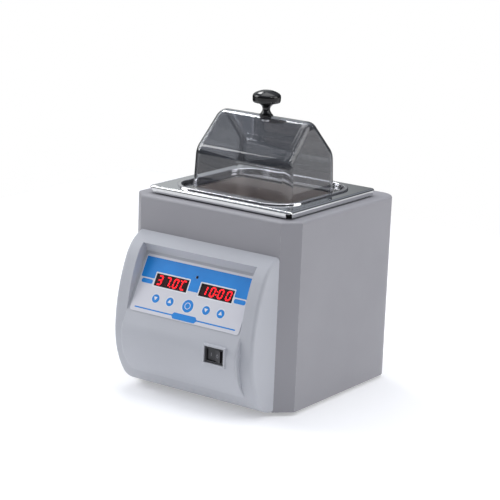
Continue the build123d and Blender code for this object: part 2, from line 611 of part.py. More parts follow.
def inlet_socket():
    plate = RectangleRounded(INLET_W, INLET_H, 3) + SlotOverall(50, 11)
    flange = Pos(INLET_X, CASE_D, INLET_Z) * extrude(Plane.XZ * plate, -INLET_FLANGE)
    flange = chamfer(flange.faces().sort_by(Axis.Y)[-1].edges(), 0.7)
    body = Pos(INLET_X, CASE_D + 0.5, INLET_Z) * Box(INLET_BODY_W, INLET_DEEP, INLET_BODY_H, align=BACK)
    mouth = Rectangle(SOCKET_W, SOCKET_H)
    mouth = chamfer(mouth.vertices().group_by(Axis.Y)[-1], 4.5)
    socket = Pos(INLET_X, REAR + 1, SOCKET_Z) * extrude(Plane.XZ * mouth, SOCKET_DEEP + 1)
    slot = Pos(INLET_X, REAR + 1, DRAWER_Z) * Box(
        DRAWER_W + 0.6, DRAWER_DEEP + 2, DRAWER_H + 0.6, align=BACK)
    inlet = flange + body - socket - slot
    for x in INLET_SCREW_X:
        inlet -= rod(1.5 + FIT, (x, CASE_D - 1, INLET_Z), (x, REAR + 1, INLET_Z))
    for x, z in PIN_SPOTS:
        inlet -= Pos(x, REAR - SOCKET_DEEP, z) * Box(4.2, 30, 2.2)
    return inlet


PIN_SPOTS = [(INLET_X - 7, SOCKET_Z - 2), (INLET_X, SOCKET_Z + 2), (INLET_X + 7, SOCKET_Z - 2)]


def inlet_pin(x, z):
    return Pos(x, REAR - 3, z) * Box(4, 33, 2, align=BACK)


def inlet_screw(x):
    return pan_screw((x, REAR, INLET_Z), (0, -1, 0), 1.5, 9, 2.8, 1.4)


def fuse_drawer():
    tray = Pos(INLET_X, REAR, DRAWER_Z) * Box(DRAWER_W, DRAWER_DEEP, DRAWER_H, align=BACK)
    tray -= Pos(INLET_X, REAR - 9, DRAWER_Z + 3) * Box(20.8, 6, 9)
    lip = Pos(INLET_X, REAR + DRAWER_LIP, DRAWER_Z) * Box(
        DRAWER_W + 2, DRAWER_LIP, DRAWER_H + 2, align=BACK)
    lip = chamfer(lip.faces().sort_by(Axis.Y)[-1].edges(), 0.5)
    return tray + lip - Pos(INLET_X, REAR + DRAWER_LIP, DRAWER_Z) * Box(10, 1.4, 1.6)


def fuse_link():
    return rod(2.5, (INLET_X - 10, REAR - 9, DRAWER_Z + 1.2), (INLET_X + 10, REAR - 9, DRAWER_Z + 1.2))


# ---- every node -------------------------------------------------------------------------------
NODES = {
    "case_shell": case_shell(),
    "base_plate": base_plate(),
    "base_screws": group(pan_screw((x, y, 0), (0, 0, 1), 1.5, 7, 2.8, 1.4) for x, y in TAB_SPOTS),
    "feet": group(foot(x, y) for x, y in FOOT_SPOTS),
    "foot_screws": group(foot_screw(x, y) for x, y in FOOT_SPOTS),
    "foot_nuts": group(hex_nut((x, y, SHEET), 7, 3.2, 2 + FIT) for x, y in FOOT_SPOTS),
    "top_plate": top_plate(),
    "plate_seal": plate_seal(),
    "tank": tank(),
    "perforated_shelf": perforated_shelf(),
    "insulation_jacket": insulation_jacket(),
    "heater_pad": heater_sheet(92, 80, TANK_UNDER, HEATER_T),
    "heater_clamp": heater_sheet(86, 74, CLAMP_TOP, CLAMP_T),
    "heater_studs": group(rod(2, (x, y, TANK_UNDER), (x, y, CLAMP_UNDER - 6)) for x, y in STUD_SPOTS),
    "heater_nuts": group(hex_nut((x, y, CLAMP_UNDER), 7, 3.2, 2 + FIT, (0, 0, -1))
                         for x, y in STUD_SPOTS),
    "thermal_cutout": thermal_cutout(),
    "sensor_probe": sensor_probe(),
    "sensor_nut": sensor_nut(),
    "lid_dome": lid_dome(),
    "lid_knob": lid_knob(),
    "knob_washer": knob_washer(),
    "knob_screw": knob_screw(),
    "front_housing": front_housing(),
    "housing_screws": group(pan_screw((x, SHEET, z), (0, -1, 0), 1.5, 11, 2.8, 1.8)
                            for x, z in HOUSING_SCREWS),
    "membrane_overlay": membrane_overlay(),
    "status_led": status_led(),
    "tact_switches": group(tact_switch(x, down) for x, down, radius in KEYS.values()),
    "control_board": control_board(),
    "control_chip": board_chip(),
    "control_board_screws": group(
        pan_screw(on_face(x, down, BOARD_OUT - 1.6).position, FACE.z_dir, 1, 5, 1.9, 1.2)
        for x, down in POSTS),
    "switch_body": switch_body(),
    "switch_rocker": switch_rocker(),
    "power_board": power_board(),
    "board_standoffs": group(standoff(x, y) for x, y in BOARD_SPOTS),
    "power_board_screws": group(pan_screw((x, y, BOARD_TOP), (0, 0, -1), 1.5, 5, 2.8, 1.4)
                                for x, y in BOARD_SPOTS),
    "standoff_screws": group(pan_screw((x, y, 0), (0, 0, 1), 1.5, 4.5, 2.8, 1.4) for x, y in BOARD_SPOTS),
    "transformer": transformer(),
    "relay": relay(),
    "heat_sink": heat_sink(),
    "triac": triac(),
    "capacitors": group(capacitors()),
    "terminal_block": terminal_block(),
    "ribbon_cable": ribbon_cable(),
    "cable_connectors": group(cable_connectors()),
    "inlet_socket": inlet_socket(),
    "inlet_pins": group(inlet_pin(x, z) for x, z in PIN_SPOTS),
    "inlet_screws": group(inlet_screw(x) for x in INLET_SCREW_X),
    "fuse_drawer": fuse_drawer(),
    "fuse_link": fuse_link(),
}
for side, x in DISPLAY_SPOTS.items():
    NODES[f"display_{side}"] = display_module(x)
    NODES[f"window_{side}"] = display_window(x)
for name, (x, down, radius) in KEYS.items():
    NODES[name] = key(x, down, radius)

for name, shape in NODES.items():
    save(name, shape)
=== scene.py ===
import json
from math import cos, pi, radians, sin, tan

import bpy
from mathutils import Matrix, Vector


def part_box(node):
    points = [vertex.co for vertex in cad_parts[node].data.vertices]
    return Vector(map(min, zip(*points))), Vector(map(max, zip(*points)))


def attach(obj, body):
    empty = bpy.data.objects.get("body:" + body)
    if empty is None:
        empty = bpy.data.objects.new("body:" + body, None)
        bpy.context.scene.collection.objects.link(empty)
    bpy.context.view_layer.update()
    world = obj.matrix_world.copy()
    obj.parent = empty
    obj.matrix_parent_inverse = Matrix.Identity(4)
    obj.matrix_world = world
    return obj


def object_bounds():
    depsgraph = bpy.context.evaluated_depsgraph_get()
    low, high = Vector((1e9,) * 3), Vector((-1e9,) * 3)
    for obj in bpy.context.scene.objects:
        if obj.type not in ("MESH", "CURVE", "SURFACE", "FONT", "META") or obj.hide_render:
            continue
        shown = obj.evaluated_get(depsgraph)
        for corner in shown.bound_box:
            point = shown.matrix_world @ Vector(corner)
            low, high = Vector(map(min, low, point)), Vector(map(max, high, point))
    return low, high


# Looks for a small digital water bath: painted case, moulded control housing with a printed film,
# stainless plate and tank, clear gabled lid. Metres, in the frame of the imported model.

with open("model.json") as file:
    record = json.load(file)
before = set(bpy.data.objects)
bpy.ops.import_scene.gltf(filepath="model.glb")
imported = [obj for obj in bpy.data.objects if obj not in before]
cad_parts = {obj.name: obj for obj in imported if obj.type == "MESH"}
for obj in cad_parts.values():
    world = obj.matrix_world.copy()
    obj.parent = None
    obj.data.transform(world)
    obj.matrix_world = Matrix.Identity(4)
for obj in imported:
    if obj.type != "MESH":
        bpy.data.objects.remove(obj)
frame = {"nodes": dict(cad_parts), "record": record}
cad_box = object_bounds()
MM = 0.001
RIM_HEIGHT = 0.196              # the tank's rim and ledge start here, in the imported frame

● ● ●

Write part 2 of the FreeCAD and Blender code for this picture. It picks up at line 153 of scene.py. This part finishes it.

● ● ●

> **SHORT PROBLEM**
Will you return exactly the lines above from the one with "Continue the build123d" down to the one with "return rod(2.5, (INLET_X", counting both as part of the range?

> **SOLUTION TO THIS TASK**
Continue the build123d and Blender code for this object: part 2, from line 611 of part.py. More parts follow.
def inlet_socket():
    plate = RectangleRounded(INLET_W, INLET_H, 3) + SlotOverall(50, 11)
    flange = Pos(INLET_X, CASE_D, INLET_Z) * extrude(Plane.XZ * plate, -INLET_FLANGE)
    flange = chamfer(flange.faces().sort_by(Axis.Y)[-1].edges(), 0.7)
    body = Pos(INLET_X, CASE_D + 0.5, INLET_Z) * Box(INLET_BODY_W, INLET_DEEP, INLET_BODY_H, align=BACK)
    mouth = Rectangle(SOCKET_W, SOCKET_H)
    mouth = chamfer(mouth.vertices().group_by(Axis.Y)[-1], 4.5)
    socket = Pos(INLET_X, REAR + 1, SOCKET_Z) * extrude(Plane.XZ * mouth, SOCKET_DEEP + 1)
    slot = Pos(INLET_X, REAR + 1, DRAWER_Z) * Box(
        DRAWER_W + 0.6, DRAWER_DEEP + 2, DRAWER_H + 0.6, align=BACK)
    inlet = flange + body - socket - slot
    for x in INLET_SCREW_X:
        inlet -= rod(1.5 + FIT, (x, CASE_D - 1, INLET_Z), (x, REAR + 1, INLET_Z))
    for x, z in PIN_SPOTS:
        inlet -= Pos(x, REAR - SOCKET_DEEP, z) * Box(4.2, 30, 2.2)
    return inlet


PIN_SPOTS = [(INLET_X - 7, SOCKET_Z - 2), (INLET_X, SOCKET_Z + 2), (INLET_X + 7, SOCKET_Z - 2)]


def inlet_pin(x, z):
    return Pos(x, REAR - 3, z) * Box(4, 33, 2, align=BACK)


def inlet_screw(x):
    return pan_screw((x, REAR, INLET_Z), (0, -1, 0), 1.5, 9, 2.8, 1.4)


def fuse_drawer():
    tray = Pos(INLET_X, REAR, DRAWER_Z) * Box(DRAWER_W, DRAWER_DEEP, DRAWER_H, align=BACK)
    tray -= Pos(INLET_X, REAR - 9, DRAWER_Z + 3) * Box(20.8, 6, 9)
    lip = Pos(INLET_X, REAR + DRAWER_LIP, DRAWER_Z) * Box(
        DRAWER_W + 2, DRAWER_LIP, DRAWER_H + 2, align=BACK)
    lip = chamfer(lip.faces().sort_by(Axis.Y)[-1].edges(), 0.5)
    return tray + lip - Pos(INLET_X, REAR + DRAWER_LIP, DRAWER_Z) * Box(10, 1.4, 1.6)


def fuse_link():
    return rod(2.5, (INLET_X - 10, REAR - 9, DRAWER_Z + 1.2), (INLET_X + 10, REAR - 9, DRAWER_Z + 1.2))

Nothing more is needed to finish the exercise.